Como ya se comentó tres de los personajes principales (Idomeneo, Ilia y Idamente), se mantienen inmóviles en sus pedestales toda la obra. De esta manera cualquier utilización de la expresión corporal para completar su rol, desaparece. Solo queda la voz. Michael Spyres es un tenor con alta experiencia en el papel principal que fue el único al que se le permitió en su primera aria, recién rescatado del mar, demostrar la angustia que había sufrido con gestos. El resto de la representación defendió con gran profesionalidad un papel que tiene en Fuor del mar en el segundo acto su aria de más lucimiento con unas coloraturas que resolvió con más experiencia que calidad vocal. La potencia y la clase están ahí, pero la voz de Spyres muestra ya cierto cansancio. Además optó como el resto de sus compañeros y el propio coro por cantar en muchos momentos en unos pianissimi que realmente le resultaron de difícil ejecución. Y es que parecía que todo estaba enfocado en esta representación a buscar una especie de “paz” musical a la que no se está acostumbrado al oír a Mozart. Era un Mozart que pareciera en ciertos momentos en sordina, y los cantantes acompañaban esta idea musical, supongo fruto de un enfoque que unía el foso y la escena en ese aire zen que antes comentaba.

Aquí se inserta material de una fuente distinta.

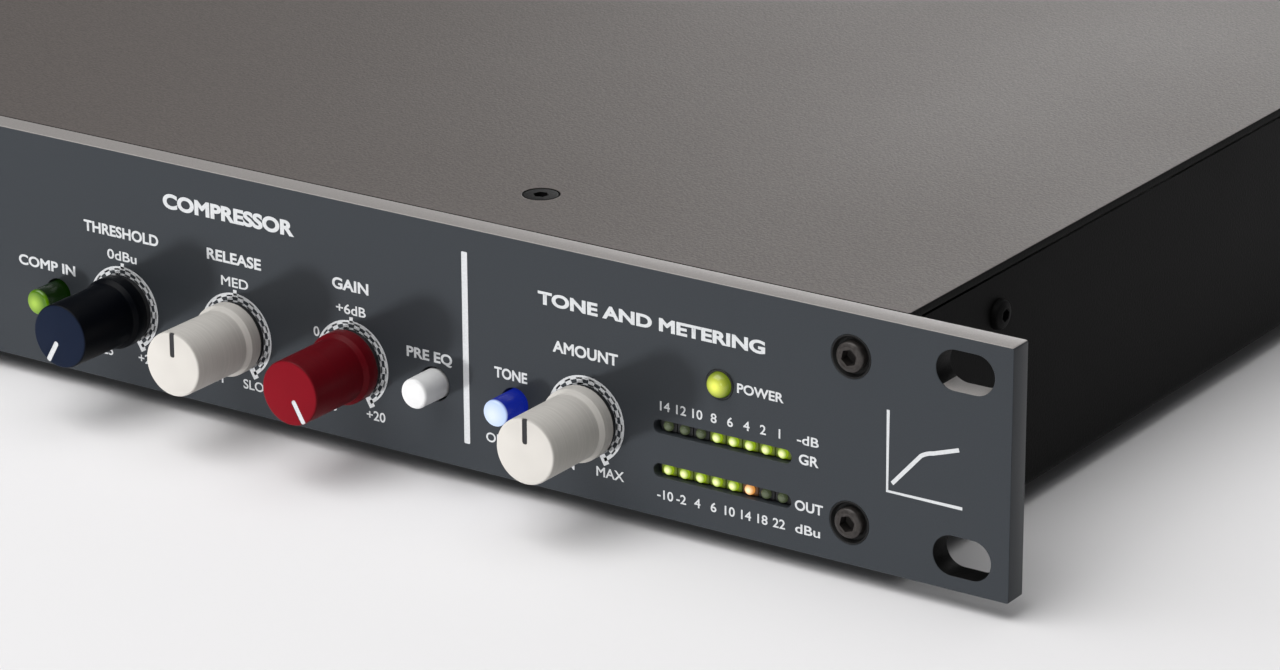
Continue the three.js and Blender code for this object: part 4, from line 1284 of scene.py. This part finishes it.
def add_lights():
    """Key from below the front left, softboxes over the front and the unit, and small fills.

    The back card is only for highlights on the lid, and the rear fill lights the connectors.
    """
    aim = at(130, 0, 20)
    rear = at(0, CASE_BACK, 20)
    key = add_light("low_key", aim, (-1.536, -1.608, -0.912), (0.24, 0.24), 61)
    key.visible_glossy = False
    add_light("top_softbox", aim, (-0.5, -0.9, 1.6), (2.0, 1.7), 36)
    add_light("front_fill", aim, (0.7, -2.2, 0.35), (0.5, 0.5), 5)
    add_light("overhead", aim, (0.1, 0.1, 1.8), (2.0, 2.0), 14)
    card = add_light("back_card", aim, (-0.35, 1.7, 0.75), (1.3, 0.6), 11)
    card.visible_diffuse = False
    add_light("rear_fill", rear, (-0.3, 1.2, 0.1), (0.8, 0.25), 7)


def add_world():
    world = bpy.data.worlds.new("studio")
    world.use_nodes = True
    background = world.node_tree.nodes["Background"]
    background.inputs["Color"].default_value = (0.95, 0.97, 1, 1)
    background.inputs["Strength"].default_value = 0.09
    bpy.context.scene.world = world
    bpy.context.scene.view_settings.view_transform = "Standard"


CAMERA_LENS = 138.28
CAMERA_PLACE = (596.23, -630.75, 311.84)
CAMERA_AZIMUTH = 34.01
CAMERA_DROP = 20.22  # degrees below level
CAMERA_ROLL = -0.25


def add_camera():
    data = bpy.data.cameras.new("camera")
    data.sensor_width = 36
    data.lens = CAMERA_LENS
    data.clip_start = 0.05
    camera = in_scene("camera", data)
    camera.location = at(*CAMERA_PLACE)
    look = rotation(CAMERA_AZIMUTH, "Z") @ rotation(90 - CAMERA_DROP, "X")
    camera.rotation_euler = (look @ rotation(CAMERA_ROLL, "Z")).to_euler()
    bpy.context.scene.camera = camera


# ---- Assembly ----

add_camera()
add_floor()
add_lights()
add_world()

add_panel_plate()
print_panel()
add_knobs()
add_buttons()
add_power_lamp()
add_meter("gain_reduction", [LED_OFF_PAINTED_GLOW] * 3 + [LED_GREEN] * 5)
add_meter("output", [LED_GREEN] * 5 + [LED_AMBER] + [LED_OFF_PAINTED_GLOW] * 2)
add_panel_screws()
add_cover_screws()
add_side_screws()
add_cover()
add_tray()
add_rear_panel()
add_feet()
add_input_socket("mic_input_socket")
add_input_socket("line_input_socket")
add_output_connector()
add_power_inlet()
add_power_switch()
add_rocker()
print_rear()
dress_inner_nodes()

boxes = {"cad": CAD_BOUNDS, "visual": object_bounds()}
{name: [list(corner) for corner in box] for name, box in boxes.items()}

El Idamante de la mezzo Anna Bonitatibus fue de gran calidad vocal, con una amplia paleta de colores oscuros en su voz, que sin ser extremadamente atractiva resultó perfecta para el papel. Especialmente acertada estuvo en Il padre adorato, en el que demostró todas sus cualidades. Una de las sopranos más apreciadas en su cuerda en este momento es la francesa Sabine Devieilhe que posee unos medios envidiables y un timbre especialmente atractivo. Lástima que no se pudiera expresar también con su cuerpo y su trabajo quedara así bastante desdibujado. Aún así pudimos disfrutar de su arte en arias como Zeffiretti lusinghieri, una de las más bellas de la ópera y que nos remite instintivamente a Glück.
Quizá la voz más impactante de toda la representación fue la de Nicole Chevalier. La soprano americana, que conoce perfectamente el papel y al que el director de escena es la única que le permitió cantar a pie de escenario, demostró su valía tanto como cantante como actriz. Su voz es carnosa, con un timbre bello y que domina toda la tesitura con soltura. Todas sus intervenciones fueron de lo más aplaudido de la noche (también al final) pero habría que destacar una excepcional versión de Oh smania, oh furie!-D'Oreste, d'Ajace ho in seno i tormenti, que casi cierra la obra y que Chevalier cantó con una garra y una fuerza inédita en el resto de esta versión. Bravísima.
Correcto en su única aria el Arbace de Linard Vrielink y cumplidor Krešimir Špicer como el Gran Sacerdote. Muy bien, aunque su intervención sea corta los solistas del coro que intervienen brevemente pero su calidad merecen ser nombrados en esta crónica: Adèle Carlier, Anaïs Bertrand, Clémence Vidal, Constantin Goubet y René Ramos Premier.